[justin gosling]
With the semester wrapping up and exams looming, it's a perfect time reflect on my law school experience rather than do any real work.
The biggest shock of the experience is the difference between law school lore and reality. When I researched graduate schools, law school had a reputation akin to educational torture, but I'm not convicted this is 100% accurate for my generation. Movies like The Paper Chase, with the tough and intimidating Professor Kingsfield, set the tone for society's then-view of the legal education system. My experience is that professors are much less adversarial. Even my property professor happily reminds the class that it could be worse: we could have had a former professor at UC Hastings that required students to stand while taking their Socratic Method beat down. Well, Professor Kingsfield and his evil ways died long ago. I'm not saying the modern law school experience is like the one portrayed in Legally Blonde, but it sure isn't The Paper Chase.
I'd like to think that as former students became professors, they saw the limited value of humiliation. Really, it does not matter why the face of legal education has changed, just that it has changed. I'm sure there are still some geezers that love to pick students apart, but it is your class grade, not classroom performance, that really matter. And the best part is that exams are blind-graded. When the professor reads your final exam he or she won't know that this is the same person that couldn't make a simple connection between Rule 51and Jury Instructions (despite it being clearly laid out in the syllabus, whoops). Sure, you looked unprepared in class, but it only hurt your ego, not your grade.
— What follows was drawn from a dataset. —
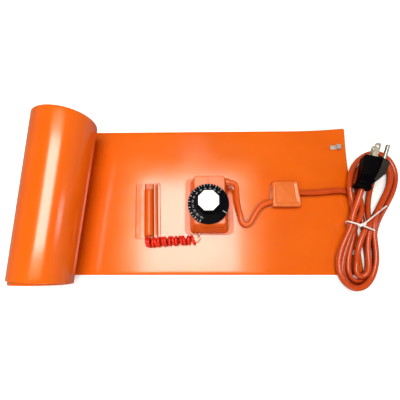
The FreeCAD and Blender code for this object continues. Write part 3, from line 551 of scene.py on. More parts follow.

So which system is better: instruction through fear or anonymity? Frankly, you play with the cards you are dealt and I'm not sure there is significant difference in terms of results. Look at historic bar passage rates in California. In July 2007 the bar passage rate was 56.1% while in 1973—the year The Paper Chase was released—the bar passage rate was 54.7%. Looks like day to day class preparation can take a backseat to a four hour exam in December.